Anyone with a penchant for observing a covey of alabaster Brits preening one another on a rocky outcropping got their money’s worth, but patrons longing for a more realistic zoo experience left somewhat unfulfilled. Eventually most people ambled over to the Monkey Pit where it was business as usual: drunken teenagers lobbing circus peanuts at the baboons and then running for cover when the baboons retaliate by throwing poop. That didn’t happen once with the humans. And as everyone knows, it isn’t really a day at the zoo until someone starts throwing poop.
Even though excrement was never hurled, I tip my hat to the zoo personnel for giving it a go. It’s not every day that management utters these words: “Let’s strip Nigel naked and stick him in with the wallabies for a few days.” Hopefully this is just the first of many new displays at the London Zoo, and I intend to do my part by offering up a few suggestions. With or without poop, I think these ideas may get the turnstiles spinning.
Exhibit A: More humans - sort of Left alone in the simulated wilderness of the Micronesian Rainforest Exhibit, how effectively would an ombudsman forage? I don’t know. More importantly, I don’t care. What would the Creature from the Black Lagoon do in the same situation? And what if all he could find to eat was a Chicken Bacon Ranch pizza from Papa John’s? Now there’s something I want to see.
It’s been a long time since I’ve seen the Creature from the Black Lagoon, and I think he has quite a bit to teach us about our primordial underpinnings. As an added bonus I’d finally see what happens when someone eats a Chicken Bacon Ranch pizza from Papa John’s. Or maybe not. You’d have to be pretty darn hungry to actually stomach one of those, and the Creature may just jump the barricade and eat the ombudsman instead.
Exhibit B: Reality TV Night at the Penguin Pool It seems like a good idea to get fans of reality television together in one spot where we can keep a close eye on them.
Exhibit C: Celebrity Prison Sentence I certainly agree that celebrities who do the crime must do the time, but why punish their fans for every little indiscretion? Had Martha Stewart been sentenced to amble about the Mixed Grass Prairie Exhibit in her housecoat and ankle tether, just think of the sponsorship dollars. I’m sure Kmart would have been sniffing around this project.

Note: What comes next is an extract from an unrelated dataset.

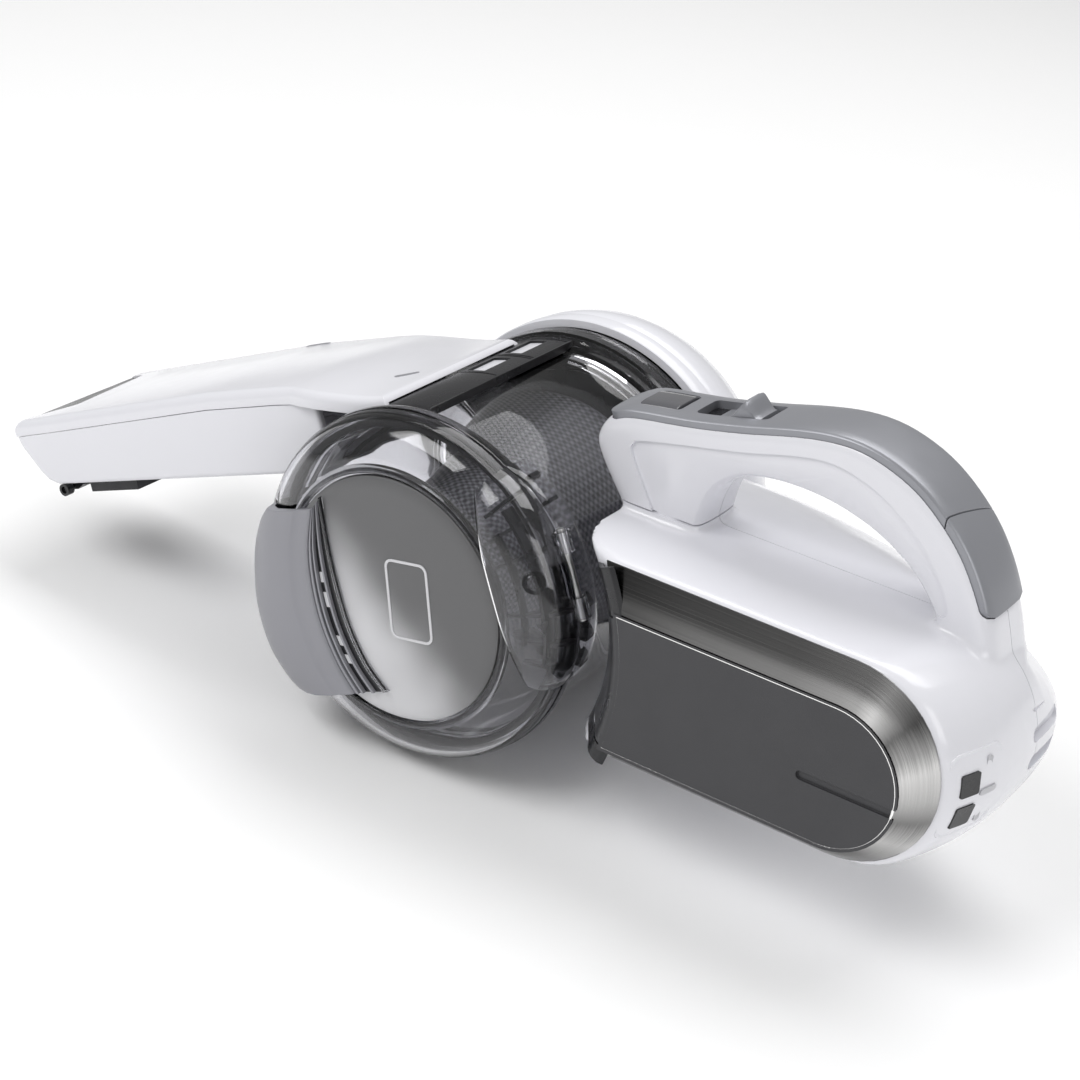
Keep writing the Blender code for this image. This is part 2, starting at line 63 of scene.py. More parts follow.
# Millimetres from the hub: x towards the handle, y along the pivot, z up.
BODY_LOW, BODY_HIGH = -33, 44
BODY_ROUND = 0.86  # depth of the round back, as a share of half its height
MID_Y = 4  # the seam between the two halves
GRIP_OUTER = [
    (69, 34), (65, 40.5), (58.5, 49), (52.2, 58), (48.8, 65), (49.6, 70.5), (52.8, 75.3), (58, 79.3),
    (66, 81.6), (78, 83.6), (90, 85.8), (108, 90), (126, 95), (140, 97.7), (152, 98), (164, 95.2),
    (175, 90.3), (185, 82.8), (194, 73.6), (201, 63), (206.5, 52), (210, 42), (212, 34),
]
GRIP_INNER = [
    (190, 34), (187, 46), (178.5, 57), (170, 63.5), (159, 69), (145, 72.8), (131, 74), (118, 73),
    (108, 70), (101, 64.5), (97, 56.5), (95, 46), (94, 34),
]
GRIP_LINE = [(52.5, 71.8), (60, 76.2), (68, 78.1), (78, 79.7), (90, 81.9), (108, 86.1), (126, 91),
             (140, 93.8), (152, 94), (163, 91.5), (173, 87), (182.3, 80.2), (190.8, 71.6), (197.5, 61.5),
             (202.5, 51)]


# ------------------------------------------------------------------ settings

class VacuumSizes(PropertyGroup):
    voxel: FloatProperty(name="Shell voxel", description="Grid step of the body shell",
                         default=1.25, min=0.8, unit="NONE")
    seam: FloatProperty(name="Seam", description="Gap between the two body halves, mm", default=0.28)
    cone_rows: IntProperty(name="Cone rows", description="Rows of dimples along the cone", default=26)
    cone_columns: IntProperty(name="Cone columns", description="Dimples round the cone", default=64)
    turns: IntProperty(name="Turn steps", description="Steps round a full turn", default=128)


def colour(label, value):
    return FloatVectorProperty(name=label, description=f"Colour of the {label.lower()}",
                               subtype="COLOR", default=value, min=0, max=1)


class VacuumColours(PropertyGroup):
    white: colour("White shell", (0.76, 0.76, 0.80))
    silver: colour("Silver grip", (0.30, 0.305, 0.33))
    charcoal: colour("Side panel", (0.052, 0.052, 0.056))
    steel: colour("Steel trim", (0.56, 0.555, 0.55))
    smoke: colour("Smoke clear", (0.84, 0.84, 0.87))
    frost: colour("Frosted disc", (0.74, 0.74, 0.76))
    black: colour("Black plastic", (0.012, 0.012, 0.014))
    grey: colour("Latch", (0.27, 0.27, 0.295))
    cone: colour("Filter cone", (0.15, 0.15, 0.16))


def sizes():
    return bpy.context.scene.vacuum_sizes


def colours():
    return bpy.context.scene.vacuum_colours


# ------------------------------------------------------------------ places

def at(x, y, z):
    return HUB + Vector((x, y, z)) * MM


def side(a, b, t):
    """Outline in x and z, thickness along y."""
    return (a, t, b)


def plan(a, b, t):
    """Outline in x and y, thickness along z."""
    return (a, b, t)


def end_on(a, b, t):
    """Outline in y and z, thickness along x."""
    return (t, a, b)


def nozzle_side(u, w, y):
    """Along the nozzle u, square to its top w, across y."""
    c, s = math.cos(PITCH), math.sin(PITCH)
    return (-u * c - w * s, y, -u * s + w * c)


def nozzle_plan(u, y, w):
    return nozzle_side(u, w, y)


def box_outline(a0, a1, b0, b1, radius=0, steps=5):
    if not radius:
        return [(a0, b0), (a1, b0), (a1, b1), (a0, b1)]
    out = []
    for a, b, turn in ((a1 - radius, b1 - radius, 0), (a0 + radius, b1 - radius, 90),
                       (a0 + radius, b0 + radius, 180), (a1 - radius, b0 + radius, 270)):
        for i in range(steps + 1):
            t = math.radians(turn + 90 * i / steps)
            out.append((a + radius * math.cos(t), b + radius * math.sin(t)))
    return out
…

Another spin on Celebrity Prison Sentence would be to build a new exhibit befitting each celebrity, like creating the Nick Nolte Urban Squalor Exhibit. Still another option would be to erect the Robert Downey Jr. exhibit and just fill the space with Tom Sizemore or Winona Ryder whenever Mr. Downey is out on appeal.
Exhibit D: NASCAR Appreciation Day in the Reptile House See Exhibit B. Same reason.
Exhibit E: Battle Sweet Potato What brings a crowd together faster than you can say Thinly Sliced Sea Bream with Smoked Organs? That’s right: Iron Chef. Instead of placing humans in a wilderness setting, animals would be placed in a domestic environment: Kitchen Stadium from Iron Chef. Onlookers could watch species pitted against one another in a cook-off for culinary supremacy. Ring-tailed Lemur vs. Platypus in Battle Summer Squash. White-cheeked Gibbon vs. Pancake Tortoise in Battle Lobster. Oh the excitement. The winning species would be given rations of bourbon and cigarettes and then set loose in the Nick Nolte Urban Squalor Exhibit where they could barter with downtrodden celebrities for blankets and medical supplies.
And the season finale would be the episode that brings down the house: Tom Sizemore vs. Baboon in Battle Circus Peanut. I hope the Baboons bring their A-game, because you can bet your bottom dollar that when everything starts to go south, Sizemore will be throwing poop at anything that moves.